Furthermore, it seems that a lot of our current ideas about it are not even correct. While the public receives the message that getting regular mammograms is an effective preventive strategy, it has recently been reported that such screenings turn out to be only minimally effective in lowering the morbidity of the disease. As Peggy Orenstein wrote in the New York Times, our war against cancer has been a “feel-good war.”

In fact, given the incidence of false positives, and of cancers that do not actually need to be treated, such screenings can cause harm. According to a survey of 30 years of screening published in the New England Journal of Medicine in November 2012, as cited by Orenstein, “mammography’s impact is decidedly mixed: it does reduce, by a small percentage, the number of women who are told they have late-stage cancer, but it is far more likely to result in over diagnosis and unnecessary treatment, including surgery, weeks of radiation and potentially toxic drugs.”

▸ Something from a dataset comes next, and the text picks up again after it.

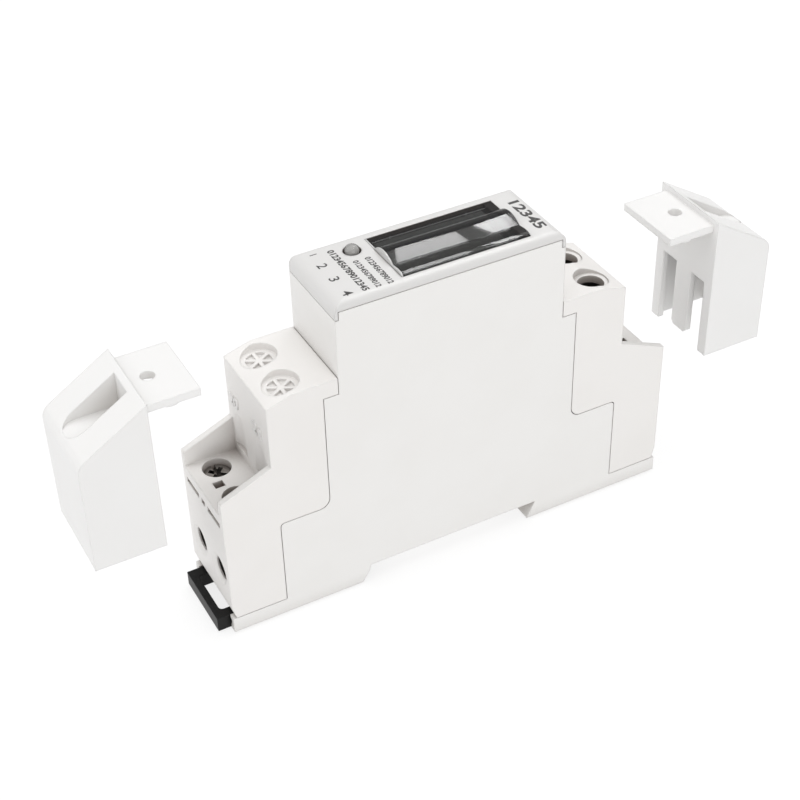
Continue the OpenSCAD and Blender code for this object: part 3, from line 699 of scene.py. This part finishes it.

When a celebrity such as Angelina Jolie makes such a generous and powerful intervention, it is right for the world to pay attention. But the list needs to grow longer, as well, of those demanding greatly increased support for primary cancer research and stricter environmental controls on the toxic substances we eat and breathe. Cancer needs a social movement demanding change.

Otherwise, no matter how many celebrities and others come courageously forward, and how well the world adapts to preventive mastectomy, it will not be enough.

Editor’s note: Laura Wexler is Professor and former Chair of the Women’s, Gender & Sexuality Studies Program at Yale and a fellow of the Op-Ed Project’s Public Voices Fellowship Program. She is co-author of “Pregnant Pictures”, a book about photographic images of the pregnant body.